Holzman and Chernow first worked together when the best friends were 13. They were delivery boys for a vegan restaurant and shared a dream to open a restaurant together some day. Holzman went on to work at the highly acclaimed La Bernardin in NYC before moving to the West Coast to work in restaurants in San Francisco and Los Angeles. Chernow, who is a health-conscious marathon runner, also worked in restaurants. While at an Italian restaurant in the East Village, he made his nightly meal a bowl of meatballs without the pasta and added a side of vegetables. Holzman tried it and was hooked.

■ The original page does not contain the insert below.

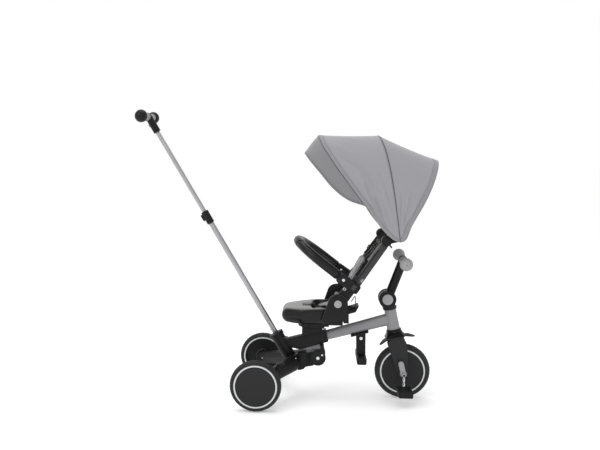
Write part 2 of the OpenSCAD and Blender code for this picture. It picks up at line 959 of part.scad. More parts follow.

"It's all about the balls," they write in their cookbook. They call the meatball the great equalizer, appealing as it does to Wall Street executives and sanitation workers alike. And the meatballs range from basic to sophisticated. They offer a recipe for their most labor-intensive Bunny Balls, made of onion, fennel, fresh rosemary, garlic, white wine and rabbit. Or you can opt for the Classic Beef Meatball made with ground beef and, among other ingredients, ricotta cheese (for creaminess and light texture) and lots of spice.
The book is a delight. Recipes are simple and beautifully illustrated. It's not a book to read when you're hungry, however. You'll see recipes for "The Spaniard," with Spanish chorizo and Manchego cheese; "Fightin' Irish Balls" (made with chopped cabbage, mashed potatoes, pork, beef and, among other things, mustard); and savory "Thai Balls" made with pork, shrimp, lots of herbs and spices -- dressed in a colorful garnish of basil, mint and cilantro, peanuts, sesame seeds, rice wine vinegar and soy sauce. There are many other "ball" recipes including a vegetarian ball made with lentils. Many of these recipes, the authors say, take only minutes to put together. They bake their meatballs for efficiency. There are instructions for warming, freezing, etc.
A sauce section follows. The chefs say they put a lot of effort into coming up with the perfect classic tomato sauce. There are lots of other sauces to try, as well, from a spicy meat sauce to spinach-basil pesto to mushroom to Parmesan cream sauce and much more.
After sauces come sides, including risottos, polenta, mashed potatoes, smashed turnips with horseradish, even candied yams to go with the Gobble Gobble Balls (made with turkey and stuffing and cranberries).
The Veg section includes a lot of roasted vegetable concoctions such as honey-roasted carrot with prunes, walnuts and mint, salads, vegetables that have been marinated, braised or grilled. The recipes conclude with cookies and ice cream.
The book itself ends on a very sweet note, with both young men writing acknowledgements to their mothers. This tribute, on page 147, is worth the price of the book all by itself. Here are two young men who note and comprehend the value of faith, loyalty and love.
A similar expression of nurturing -- that of wanting to share and please -- comes across in this book all about making and partaking of delicious food.